Abstract

The Agency for Toxic Substances and Disease Registry (ATSDR) identifies people near hazardous waste sites who are at potential health risk because of their exposure to environmental chemicals. Nearly, 2000 chemicals have been associated with such sites. Residents of U.S. communities are potentially exposed to hazardous substances through air, soil, drinking water, and food. The agency has determined that more than 73 million people live within a 4-mile radius of waste sites. More than 14 million Americans live within 1 mile of a National Priorities List site, of which 11% are 7 years of age or younger, 12% are 64 years of age or older, 24% are women of childbearing age, and 25% are minorities. The lack of adequate environmental sampling and information on human exposures often restricts ATSDR's evaluation and assessment activities. Assessing human exposure with its attendant health risks and outcomes is complex because many populations have a wide range of reported illnesses, and generally exposures are to mixtures of chemicals. This prompted ATSDR to consider mixtures issues more in depth and to establish a formal mixtures assessment and research program in 1994. In this paper, we present an overview of the agency activities, the genesis, legislative mandates, and pertinence of the mixtures program including applied research and the development of methods for evaluating the impact of multiple-chemical exposure.

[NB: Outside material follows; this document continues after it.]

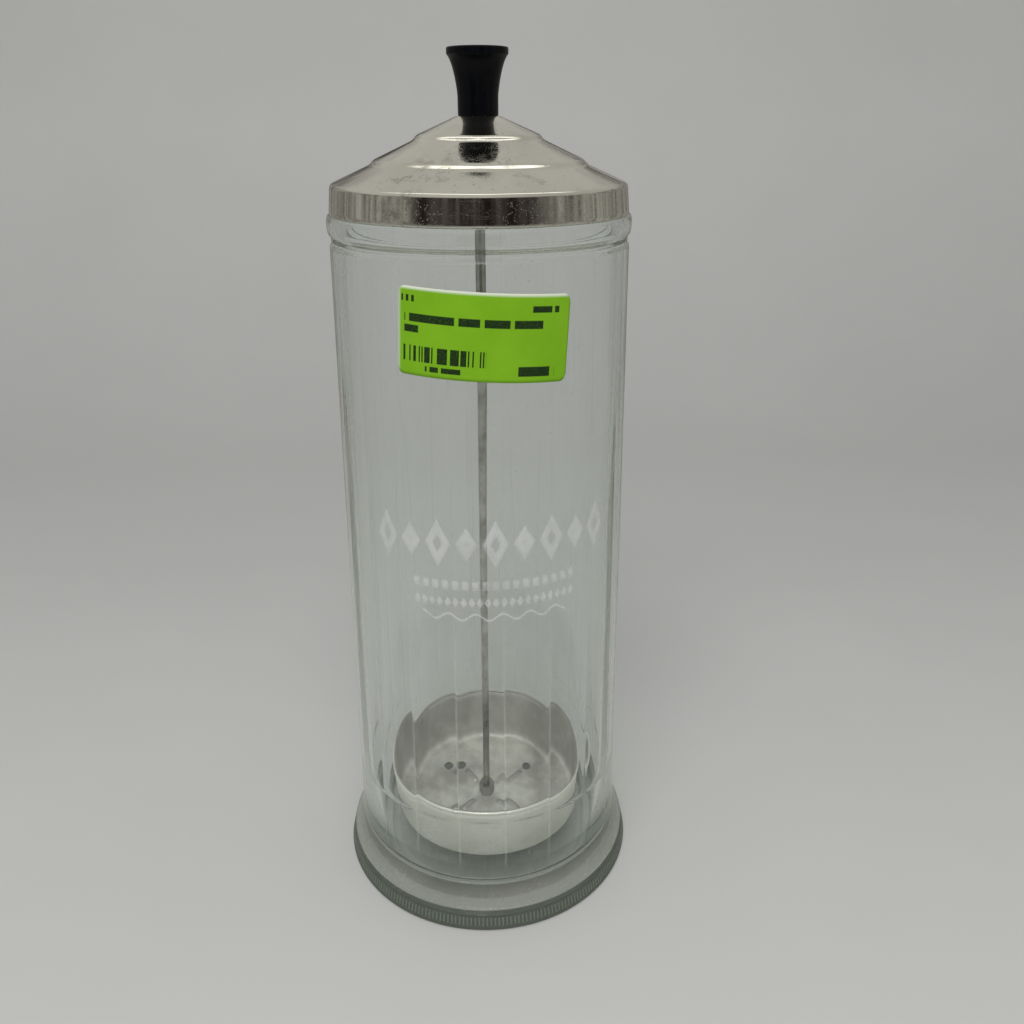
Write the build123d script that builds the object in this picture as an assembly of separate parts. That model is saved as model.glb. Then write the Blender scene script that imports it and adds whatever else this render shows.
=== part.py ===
from build123d import *
from math import cos, radians, sin, sqrt
import os

# Disinfectant jar: a thick glass jar with a loose domed lid.  A black knob and a
# shallow instrument tray sit on one rod that slides and turns in a bush in the lid.
# Millimetres, +Z up, origin at the centre of the base on the surface it stands on.

total_height = 279.4

# glass jar
base_radius = 53.9          # widest circle of the foot
base_band_top_radius = 52.4
base_band_top = 8.2
foot_inner_radius = 44.0    # inner edge of the ring that it rests on
pushup_height = 2.5
foot_start = 20.0           # where the flare leaves the body
body_low_radius = 48.6
body_high_radius = 45.0
body_high = 226.4
groove_radius = 44.5
bead_radius = 45.5
bead_low = 229.6
bead_high = 235.2           # ledge that carries the lid
neck_radius = 42.9
mouth_radius = 40.8
mouth_high = 240.4
bore_low_radius = 43.6      # bore at the lower end of the flutes
bore_high_radius = 41.7     # bore at the upper end of the flutes
jar_floor = 9.2
floor_corner_radius = 8.0

# shallow flutes pressed into the bore, with a sharp rib between each two
flute_count = 18
flute_radius = 31.6
flute_depth = 0.25
flute_low = 45.0
flute_full = 150.0          # full depth up to here, then a slow run-out
flute_high = 196.0
flute_turn = -2.8           # degrees

# lid, spun from sheet
lid_sheet = 0.8
lid_top = 261.6
lid_hole_radius = 2.72

# bush in the lid
bush_radius = 2.65
bush_bore_radius = 1.65
bush_flange_radius = 4.2
bush_flange = 0.4
bush_end_play = 0.1

# knob and rod
knob_top_radius = 8.8
knob_neck_radius = 5.85
knob_recess_radius = 4.7
knob_recess_depth = 1.0
insert_radius = 3.0
insert_length = 11.0
rod_radius = 1.6
rod_low = 13.3
rod_high = 272.4
rod_chamfer = 0.4

# tray
tray_sheet = 0.7
tray_low = 16.6
tray_foot_radius = 35.2
tray_rim_radius = 37.2
tray_wall_high = 38.6
tray_roll_radius = 0.75
tray_corner_radius = 3.2
tray_rib_count = 4
tray_rib_start = 8.0
tray_rib_end = 16.5
tray_rib_width = 3.0
tray_rib_height = 0.7
tray_hole_radius = 2.4
tray_hole_circle = 21.0
tray_first_rib_angle = 42.0

# fasteners on the rod
nut_across_flats = 6.6
hub_nut_height = 4.2
under_nut_height = 2.4
washer_radius = 5.0
washer_thickness = 0.6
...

On the basis of 20-year experience of evaluating and researching environmental chemical mixtures at waste sites, ATSDR convened the International Conference on Chemical Mixtures (ICCM) in 2002. The conference was supported by several federal agencies and scientific organizations and attended by international and national experts. The conference addressed broad topics such as prevalence of exposures to chemical mixtures, importance of interactions at environmentally relevant levels, validity of assuming additivity (dose or response) as default for mixtures assessment, and promising avenues in the three broad areas, viz., research, assessment, and computational tools.